# Plumbrook Hunt 1/16/2016



## capt.scott (Jun 27, 2007)

Have a hunt at NASA Plumbrook on Jan. 16, 2016. Looking for any feed back as to what to expect. Have been assigned to unit 57.


----------



## Flathead76 (May 2, 2010)

The deer that you see will be hauling ass. The terrain is very flat and thick. If you have a gun with iron sights or a red dot take that. Leave the scopes and muzzle loaders at home.


----------



## JimmyZ (May 18, 2004)

If your by the perimeter at all stay by the outskirts of it. You almost have to keep moving. Other parties around you will all ride out together. Encourage them all to keep moving as much as possible. You have to keep the deer moving. Think of it as giant rabbit hunting. 

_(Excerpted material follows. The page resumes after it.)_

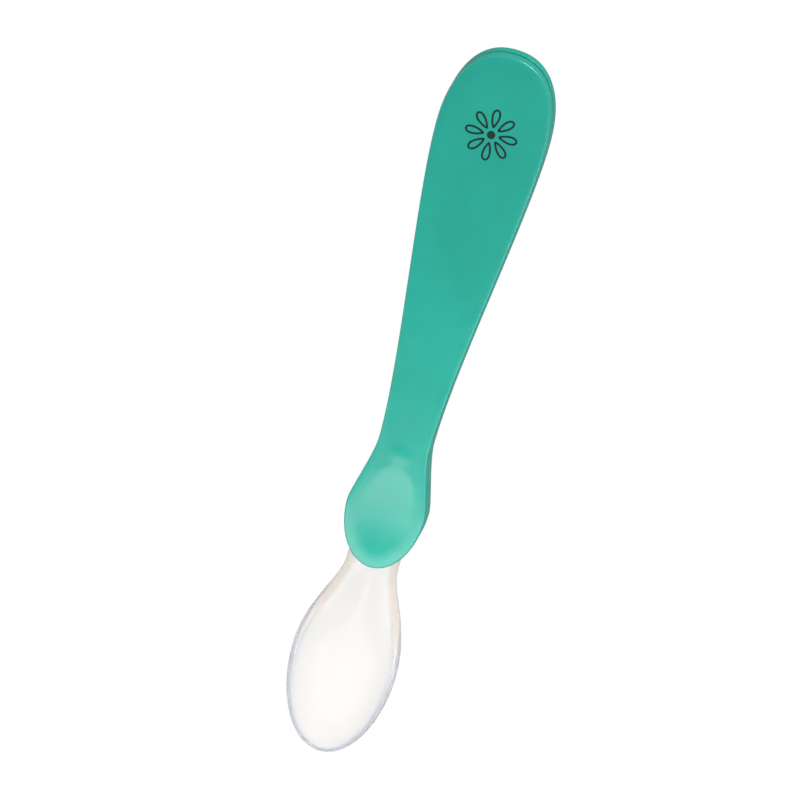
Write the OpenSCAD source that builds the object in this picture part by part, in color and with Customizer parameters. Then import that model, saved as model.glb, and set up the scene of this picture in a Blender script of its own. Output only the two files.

As soon as u get dropped off get in and load gun. Most deer will be moving as everyone gets out there. I wasn't there more than 10 minutes and had a deer down.


----------



## demodave216 (Sep 6, 2014)

my brother hunted Dec 12th and never saw a tail all day. If I remember correctly, there were 130+ hunters between archery and gun, they took like 13 deer........................


----------



## Dirtyworm (May 3, 2013)

I was there Nov 14 archery took 2 deer by 9 am . Look my story up with pics


----------



## capt.scott (Jun 27, 2007)

Thanks for the replies. Will let you know our results.


----------



## nis1 (Mar 12, 2014)

Was supposed to go on the hunt last year and couldn't make it. But I do have this map that may be helpful.


----------



## Dirtyworm (May 3, 2013)

I was in a2 BTW


----------



## capt.scott (Jun 27, 2007)

nis1, thanks for the map. Dirtyworm A2 and 57 are close to one another. Do you recall open woods or thick brush?


----------



## Dirtyworm (May 3, 2013)

It was rather thick


----------



## capt.scott (Jun 27, 2007)

We had our hunt today at Plumbrook. My daughter shot a small 3 point buck around 9am. twenty minutes later she a six point come through and in the afternoon spotted a mature 8 point. I saw a total of 8 deer with no shot presented. Very enjoyable day a field. Area was extremely thick and a total of nineteen were harvested. Thanks for everyones input.


----------



## cb55 (Jan 4, 2014)

Nice job Scot and kelly. She is a killer. Lol


----------



## danielboone214 (Jan 23, 2016)

We were in unit 1A next to you on that day. Seen that buck two times before your daughter killed it. We had 3 giants come through and go into unit 2A. I actually talked to you in the woods that day


----------



## capt.scott (Jun 27, 2007)

It was a good day and a quality hunt. When I hit road after talking to you seen quite a few deer crossing it into the section to the east. . Good talking to you and hope you enjoyed yourself. Did you get close to getting shots off at the bucks? I don't think they drove out that area to east as we talked about. I might have missed it I don't know.


----------



## danielboone214 (Jan 23, 2016)

Never really had a chance at them my partner had them four different times in front of him but just to far for the bows. Different story if we had guns. He said they came from section 56 after some shoot'n in that section. We didn't get anything but always have a good time in the woods!! They never did drive that woods we left after 2 so not by then. I actually got out of the truck and checked your daughters deer to see if it was the same deer I seen and it was. Tell her congrats!!


----------



## capt.scott (Jun 27, 2007)

Thanks and I will pass that on too her.


----------



## paulboomer1 (May 7, 2008)

I was in A2 that day. Saw 21 total deer. 15 were bucks including 6 I would consider shooters. To bad i filled my buck tag already, I had a huge 10pt. at 20 yards had no idea I was there. 18 of the deer I saw were running around our section right down the middle of the road towards A3.


----------